Institutional monitoring should therefore combine paper-market indicators (futures curves, open interest) with physical-data inputs (cargo sales, floating storage, charter rates). For resources on scenario design and stress-testing, refer to our energy strategy research hub and our suite of commodities research notes.
Fazen Capital Perspective
We view the dated Brent spike to $141 not simply as a headline-priced event but as a warning signal about market plumbing. Physical-price spikes have historically presaged either imminent supply shocks or the emergence of chronic structural tightness; distinguishing between the two requires granular, real-time intel on shipping, refinery turnarounds and discretionary storage behavior. Our contrarian read is that if this episode is primarily logistical — driven by a handful of large cargo trades, elevated freight and refinery timing mismatches — then much of the price premium will be transient and concentrated in the physical basis rather than in benchmark futures.

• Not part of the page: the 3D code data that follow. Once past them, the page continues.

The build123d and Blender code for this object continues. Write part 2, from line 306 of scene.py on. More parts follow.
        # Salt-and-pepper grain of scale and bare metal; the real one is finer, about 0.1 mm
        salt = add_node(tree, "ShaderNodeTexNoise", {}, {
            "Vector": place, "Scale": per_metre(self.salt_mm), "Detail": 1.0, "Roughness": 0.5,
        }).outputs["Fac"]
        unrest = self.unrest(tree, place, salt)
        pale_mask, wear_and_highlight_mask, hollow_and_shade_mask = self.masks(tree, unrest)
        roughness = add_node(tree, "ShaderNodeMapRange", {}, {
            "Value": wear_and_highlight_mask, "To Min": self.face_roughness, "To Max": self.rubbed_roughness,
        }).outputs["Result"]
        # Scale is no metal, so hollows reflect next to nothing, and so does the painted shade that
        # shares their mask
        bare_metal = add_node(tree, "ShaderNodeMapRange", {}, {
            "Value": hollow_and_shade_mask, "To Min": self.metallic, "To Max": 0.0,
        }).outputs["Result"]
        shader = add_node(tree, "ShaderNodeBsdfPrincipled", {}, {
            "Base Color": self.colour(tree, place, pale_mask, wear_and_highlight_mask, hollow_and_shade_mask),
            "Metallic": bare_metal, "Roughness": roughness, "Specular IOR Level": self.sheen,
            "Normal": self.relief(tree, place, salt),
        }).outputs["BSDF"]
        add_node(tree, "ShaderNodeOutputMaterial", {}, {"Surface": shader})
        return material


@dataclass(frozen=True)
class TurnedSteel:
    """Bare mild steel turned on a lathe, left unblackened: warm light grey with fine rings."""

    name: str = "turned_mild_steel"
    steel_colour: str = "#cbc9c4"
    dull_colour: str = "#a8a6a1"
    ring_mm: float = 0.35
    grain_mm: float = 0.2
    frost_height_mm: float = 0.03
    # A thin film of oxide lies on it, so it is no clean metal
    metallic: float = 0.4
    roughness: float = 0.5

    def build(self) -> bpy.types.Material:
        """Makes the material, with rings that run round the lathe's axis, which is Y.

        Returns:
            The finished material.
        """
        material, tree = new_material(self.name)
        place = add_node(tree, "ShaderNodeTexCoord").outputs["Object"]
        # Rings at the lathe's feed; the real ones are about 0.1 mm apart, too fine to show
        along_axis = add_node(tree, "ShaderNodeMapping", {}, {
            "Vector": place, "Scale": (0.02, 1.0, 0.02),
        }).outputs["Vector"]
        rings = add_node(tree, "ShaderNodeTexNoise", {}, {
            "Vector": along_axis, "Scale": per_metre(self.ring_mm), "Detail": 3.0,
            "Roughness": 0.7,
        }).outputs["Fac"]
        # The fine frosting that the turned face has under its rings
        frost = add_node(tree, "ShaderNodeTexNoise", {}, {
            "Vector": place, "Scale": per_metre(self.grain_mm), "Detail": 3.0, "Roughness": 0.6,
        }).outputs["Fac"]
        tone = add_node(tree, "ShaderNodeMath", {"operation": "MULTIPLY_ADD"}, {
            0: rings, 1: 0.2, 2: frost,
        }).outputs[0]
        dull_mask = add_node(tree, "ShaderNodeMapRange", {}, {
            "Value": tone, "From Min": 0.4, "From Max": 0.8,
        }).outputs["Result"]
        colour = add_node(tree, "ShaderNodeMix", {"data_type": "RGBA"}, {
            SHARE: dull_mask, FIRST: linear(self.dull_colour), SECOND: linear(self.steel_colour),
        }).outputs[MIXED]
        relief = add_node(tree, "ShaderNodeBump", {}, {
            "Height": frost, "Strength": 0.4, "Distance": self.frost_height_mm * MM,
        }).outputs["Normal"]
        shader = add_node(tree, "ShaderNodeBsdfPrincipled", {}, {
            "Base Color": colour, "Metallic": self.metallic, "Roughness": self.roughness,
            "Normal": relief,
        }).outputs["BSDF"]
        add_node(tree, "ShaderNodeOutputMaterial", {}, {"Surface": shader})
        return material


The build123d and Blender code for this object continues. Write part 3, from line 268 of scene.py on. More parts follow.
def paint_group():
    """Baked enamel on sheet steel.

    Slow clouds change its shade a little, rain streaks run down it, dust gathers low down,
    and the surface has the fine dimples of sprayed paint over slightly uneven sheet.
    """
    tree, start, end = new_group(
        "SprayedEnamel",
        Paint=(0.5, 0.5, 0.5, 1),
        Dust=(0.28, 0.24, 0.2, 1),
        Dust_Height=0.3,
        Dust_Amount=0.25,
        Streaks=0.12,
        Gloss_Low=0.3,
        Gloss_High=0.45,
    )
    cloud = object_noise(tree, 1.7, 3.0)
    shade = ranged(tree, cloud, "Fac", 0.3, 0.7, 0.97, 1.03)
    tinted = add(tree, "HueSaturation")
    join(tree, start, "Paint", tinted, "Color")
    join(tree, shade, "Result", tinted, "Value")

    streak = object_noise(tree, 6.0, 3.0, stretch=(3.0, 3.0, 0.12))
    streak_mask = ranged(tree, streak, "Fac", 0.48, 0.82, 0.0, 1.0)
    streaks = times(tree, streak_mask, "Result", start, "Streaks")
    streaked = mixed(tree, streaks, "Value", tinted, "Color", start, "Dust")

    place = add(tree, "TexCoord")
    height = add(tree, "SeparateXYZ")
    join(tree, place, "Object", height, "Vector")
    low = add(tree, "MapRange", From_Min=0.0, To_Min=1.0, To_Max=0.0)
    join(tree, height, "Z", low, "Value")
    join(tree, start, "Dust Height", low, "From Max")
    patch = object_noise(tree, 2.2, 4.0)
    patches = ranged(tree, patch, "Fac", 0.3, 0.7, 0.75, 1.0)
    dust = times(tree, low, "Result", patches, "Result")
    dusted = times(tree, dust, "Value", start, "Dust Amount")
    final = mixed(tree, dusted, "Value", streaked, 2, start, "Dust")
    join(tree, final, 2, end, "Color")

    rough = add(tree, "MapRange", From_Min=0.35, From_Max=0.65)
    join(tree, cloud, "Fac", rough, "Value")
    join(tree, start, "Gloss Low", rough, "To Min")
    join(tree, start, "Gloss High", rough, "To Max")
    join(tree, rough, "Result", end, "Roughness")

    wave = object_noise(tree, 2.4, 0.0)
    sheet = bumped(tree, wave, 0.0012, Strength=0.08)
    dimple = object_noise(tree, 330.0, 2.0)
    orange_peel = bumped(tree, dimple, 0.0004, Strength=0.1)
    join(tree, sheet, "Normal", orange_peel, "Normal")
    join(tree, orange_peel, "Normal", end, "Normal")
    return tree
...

However, markets often underprice the persistence of demand growth in non-OECD economies and the slow pace of upstream reinvestment following a prolonged period of tight capital discipline across majors. If capex remains subdued and demand continues to grow at the IEA’s projected pace (~1.2 mb/d for 2026, IEA Apr 2026), the probability of recurring cargo-level spikes rises. From a strategic standpoint, this bifurcation argues for differentiated positioning: monitor physical basis exposure closely, prioritize counterparties with cargo execution capability, and incorporate scenarios where physical premiums persist longer than futures volatility suggests.
Bottom Line
The dated Brent cargo price at $141 (Apr 2, 2026) is a clear indicator of physical-market stress that may or may not translate into a sustained benchmark-price regime shift; close monitoring of physical metrics and counterparty liquidity is essential. Institutional actors should treat this as a structural signal, not just a transient headline.
Disclaimer: This article is for informational purposes only and does not constitute investment advice.